When Dubbo solicitor Amy Lonsdale set out from Sydney more than a decade ago, it was meant to be for six months: part work, part adventure. The ANU graduate joined Legal Aid NSW for her Practical Legal Training (PLT). “It’s laughable now,” she tells LSJ Online. “I packed … a tent and I’d sort of decided … I’d work but then I’d explore The Warrumbungles and I’d just have this really awesome work life balance and a bit of a random kind of six-month experience.”
Fast-forward to 2025, Lonsdale is now the Principal of her own firm, Lonsdale Legal. It’s a return to private practice, after eight years as a prosecutor with the Office of the Director of Public Prosecutions (ODPP). “I really want that community touchstone experience again,” she says.
We spoke earlier this week as the Law Society of NSW was preparing to host its Rural Issues Conference in Sydney, where the issue of talent acquisition and retention for rural, regional and remote (RRR) law firms, was one the topics up for discussion.
At the same time, the Law Society has been encouraged by early interest in its new regional jobs board, Careers in the Country. In its first week of operating, the platform posted 25 vacancies across 13 Regional Law Society areas. Law Society of NSW President Jennifer Ball says this indicates “healthy demand for solicitors in the bush”.
Ball says Careers in the Country builds on the Law Society’s previous advocacy on securing better legal services outside major centres. “The Law Society has long advocated for improved access to justice in rural, regional and remote (RRR) communities because they are among the areas of greatest legal need in our state,” she points out.
“The breadth and depth of country legal work can provide early career lawyers with a strong foundation of practice experience on which to build a thriving career in the law, as well as lifestyle benefits of living and working in the regions.”
To Lonsdale, a country career can be particularly suitable to those who are highly motivated. “If you’re someone who likes to do things, and someone who likes to seize challenges and issues and wants to be part of the solution, not just … standing back and letting it all wash over you, Dubbo is a really great place for that.”
In addition to being able to afford her own home, with the help of a career grant at the time, Lonsdale also met her husband in the region.
“The misconception is you’ll get left behind or you won’t get the exposure. But I actually think it’s very different, you do get to step up to these roles that, on anyone’s read, are well above you.”
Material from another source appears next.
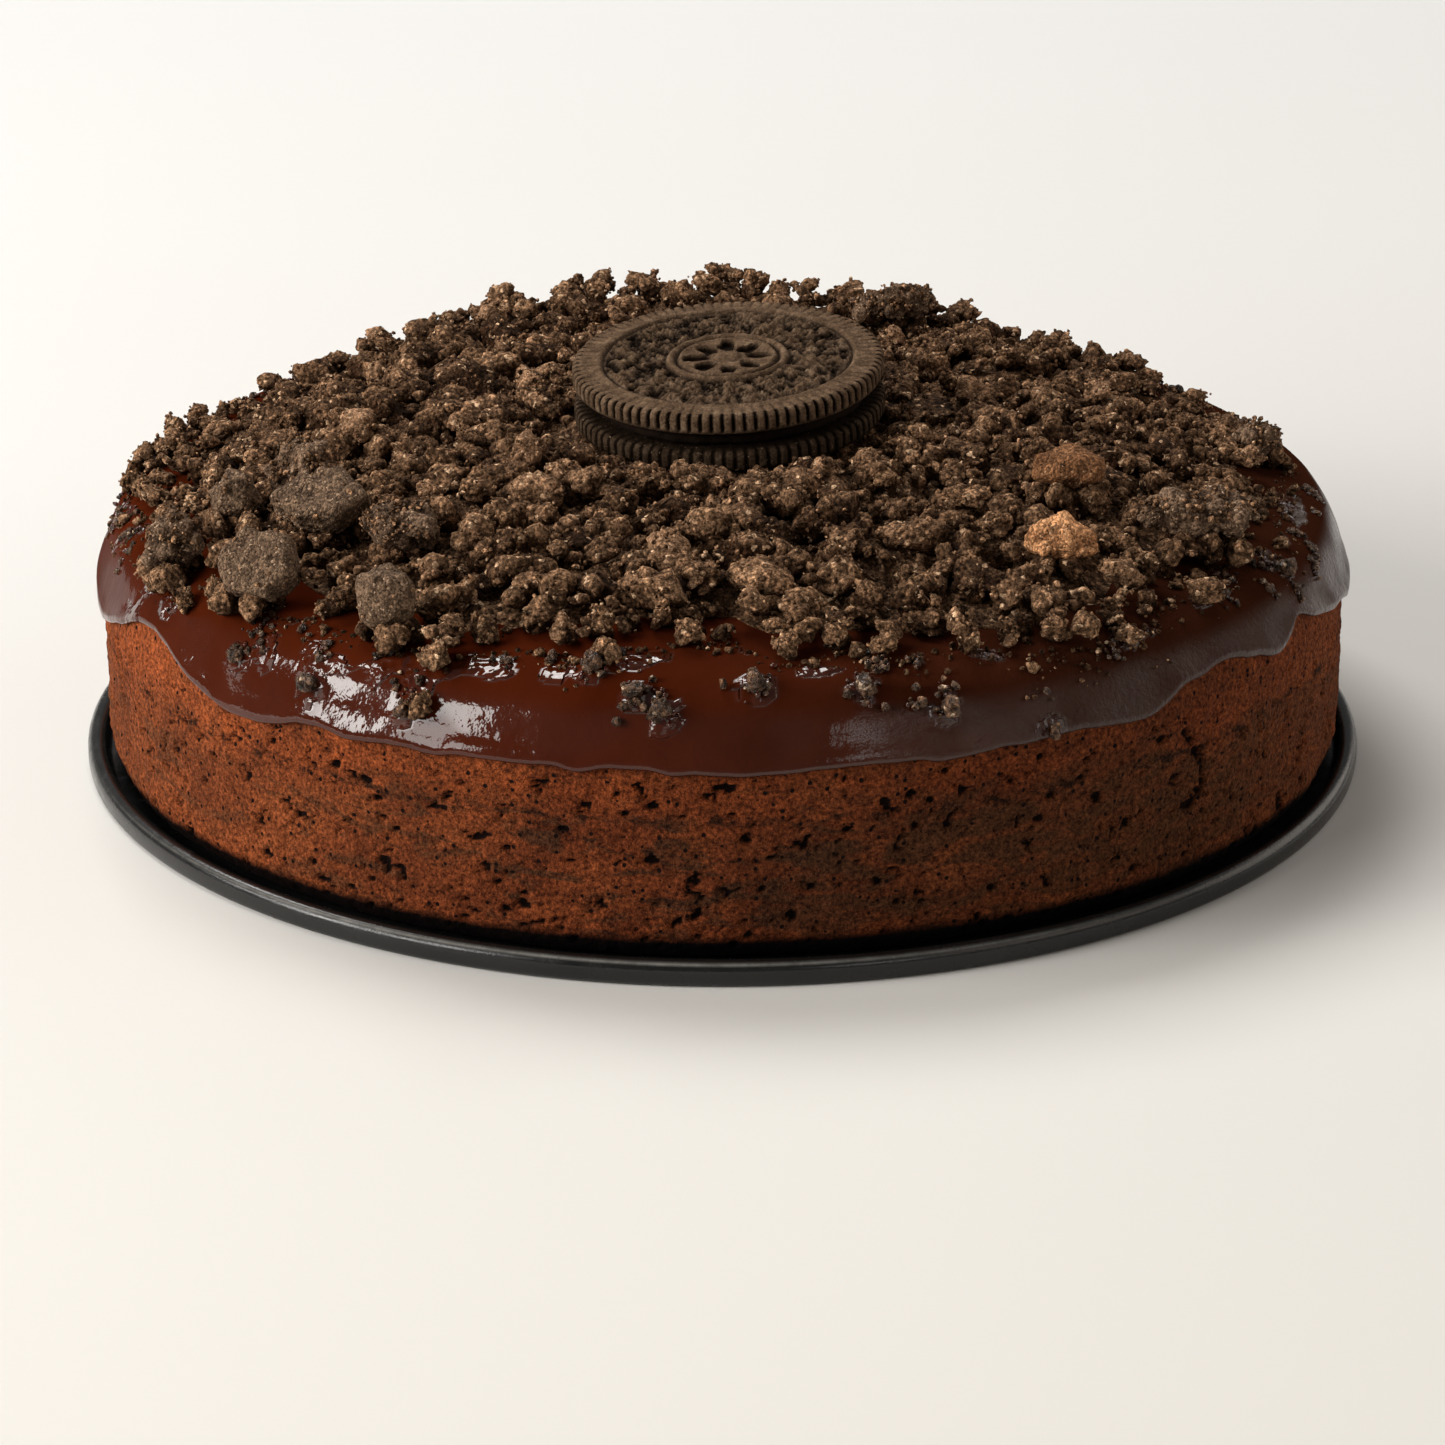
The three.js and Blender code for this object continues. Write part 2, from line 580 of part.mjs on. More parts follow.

She recalls having the goal early in her career of being part of a full, final hearing in family law. Lonsdale was astounded at how quickly a lawyer could get through their ‘bucket list’ professionally. “I was 23. There was no way you were going to get instructed in that but within the first, probably, realistically year, you were instructing Senior Counsel,” she explains.
“The misconception is you’ll get left behind or you won’t get the exposure. But I actually think it’s very different, you do get to step up to these roles that, on anyone’s read, are well above you.”
Lonsdale also points out that lawyers typically have a profile in a regional community. “We still have that mentality of people who are in public-facing office, whether it be police officers, lawyers, doctors, you are considered leaders of the community and so you are valued in that role and I don’t think that necessarily translates in metropolitan areas.”
And Lonsdale can attest to the rewarding nature of staying in a community and being part of how it evolves. “You see the good and bad, but you see children that, now that I’ve been doing this 11 years, I can remember them being toddlers and now you’re seeing them on the street and you’ve made an impact in their life that you can tangibly see,” she explains. “They’re not anonymous people and you’re not anonymous to them.”